Обычный приём у врача неожиданно превратился в тревожную историю после слов 70-летней женщины…

Лариса подняла глаза. Её голос дрогнул впервые за два года практики.

— Кто с вами это делал?

Старушка лежала неподвижно и смотрела в потолок. Потом медленно, очень медленно повернула голову и посмотрела на Ларису.

В её выцветших голубых глазах мелькнуло что-то далёкое и тёплое, как свет в окне зимнего дома.

— Деревня Кедровка, — тихо сказала Вера Ильинична. — Февраль. Метель. Роды пошли раньше срока. До больницы восемьдесят километров. Дорога заметена. Телефона нет. Никого нет. Только она.

— Кто она?

Вера Ильинична помолчала. Уголки её губ дрогнули — не улыбка, а тень улыбки.

— Нюра. Мы звали её Нюра. А по документам — Анна Дмитриевна Пашкова. Ей было семнадцать лет. И у неё не было ничего, кроме тетрадки покойной матери и кухонного ножа.

Лариса не сразу поняла. Фамилия отскочила от сознания, как мяч от стены. Слишком невозможное, слишком невероятное, чтобы быть правдой.

Пашкова.

Анна Дмитриевна.

Пашкова.

— Постойте… — голос Ларисы треснул. — Вы знали мою маму?

Вера Ильинична вздрогнула и приподнялась на локте.

— Что?

— Мамина девичья фамилия. Мамино имя. Мамино отчество.

Лариса медленно повернула голову к столу. Там стояла фотография в рамке: серые глаза, тёмные волосы, спокойная полуулыбка.

— Нюра, — повторила Вера Ильинична, ещё не понимая, что врач перестала дышать. — Она спасла мне жизнь. И моему ребёнку. Мальчику.
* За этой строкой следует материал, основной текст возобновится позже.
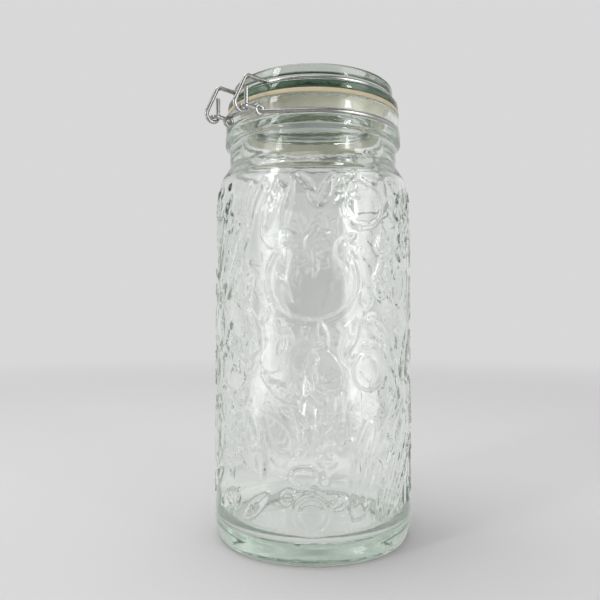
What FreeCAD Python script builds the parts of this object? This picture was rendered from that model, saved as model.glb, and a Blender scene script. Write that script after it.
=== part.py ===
import FreeCAD, Part
import math
import os
import Sketcher
from FreeCAD import Vector

# Tall clip-top glass storage jar: glass jar and lid, rubber seal and sprung steel wire.
# Axis on Z, foot on Z = 0, hinge on the +Y side, clasp on the -Y side. Millimetres.

os.makedirs("parts", exist_ok=True)
doc = FreeCAD.newDocument("ClipTopJar")

# ---- driving dimensions ----------------------------------------------------------
dimensions = {
    # jar
    "bodyRadius": 59.0,
    "bodyWall": 4.5,
    "footInset": 19.0,
    "footSlope": 4.0,
    "pushUp": 1.6,
    "floorHeight": 9.5,
    "heelRound": 2.0,
    "heelTaper": 4.0,
    "heelHeight": 14.0,
    "floorRound": 10.0,
    "shoulderHeight": 208.5,
    "taperHeight": 24.5,
    "taperDepth": 2.1,
    "shoulderRise": 9.0,
    "shoulderDrop": 5.0,
    "shoulderRound": 7.0,
    "neckStep": 8.6,
    "neckWall": 5.2,
    "neckRound": 3.0,
    "neckLength": 11.7,
    "beadReach": 2.8,
    "beadSlope": 1.4,
    "beadHeight": 7.7,
    "grooveClearance": 0.25,
    "lipReach": 1.9,
    "lipHeight": 8.5,
    "edgeRound": 1.2,
    # seal
    "sealGap": 0.1,
    "sealThickness": 2.4,
    "sealRound": 0.6,
    "skirtGap": 2.2,
    "skirtThickness": 2.0,
    "skirtDepth": 8.0,
    # lid
    "seatGap": 0.05,
    "flangeInset": 0.4,
    "flangeThickness": 4.95,
    "rimInset": 3.3,
    "rimHeight": 9.5,
    "rimWidth": 4.0,
    "rimSlope": 2.0,
    "lidGrooveDepth": 0.95,
    "lidGrooveClearance": 0.2,
    "lidGrooveSlope": 0.8,
    "plugGap": 0.2,
    "plugWall": 3.8,
    "plugSlope": 1.0,
    "plugDepth": 4.1,
    "panelTop": 6.3,
    "panelUnderside": 4.8,
    # wire
    "wireRadius": 1.15,
    "wireGap": 0.1,
    "bendRadius": 2.0,
    "eyeClearance": 0.3,
    # hinge
    "hingeReach": 14.0,
    "hingeRise": 1.0,
    "hingeHalfSpacing": 12.5,
    "earOffset": 2.7,
    "earLength": 5.8,
    "eyeletReach": 3.1,
    "eyeletTurn": 2.4,
    "eyeletShift": 1.2,
    "eyeletOffset": 1.0,
    "eyeletSwell": 0.06,
    "hookRise": 1.2,
    "hookStubRise": 10.0,
    "legLean": 3.7,
    "legBend": 3.5,
    # clasp
    "claspReach": 6.3,
    "claspBarHalfWidth": 16.5,
    "leverEyeOffset": 12.0,
    "crankDrop": 7.2,
    "stirrupHalfWidth": 15.0,
    "handleHalfWidth": 18.0,
    "handleLength": 42.3,
    "handleGap": 2.6,
    "handleBend": 7.0,
    "stirrupLength": 27.8,
    "stirrupBend": 3.0,
    "noseHalfWidth": 5.0,
    "noseReach": 5.5,
    "noseLean": 1.2,
    "noseRise": 4.0,
}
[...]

Достала его из меня тем ножом — кухонным, Федькиным, которым он дичь разделывал. Зашила суровой ниткой. Я бы давно лежала на том деревенском кладбище, если бы не она. И Серёжа мой тоже.

Лариса стояла, держась за край кресла. Пальцы побелели. В висках стучало гулко и быстро, как метроном, сошедший с ума.

— Серёжа… — повторила она чужим голосом. — Ваш сын. Как его полное имя?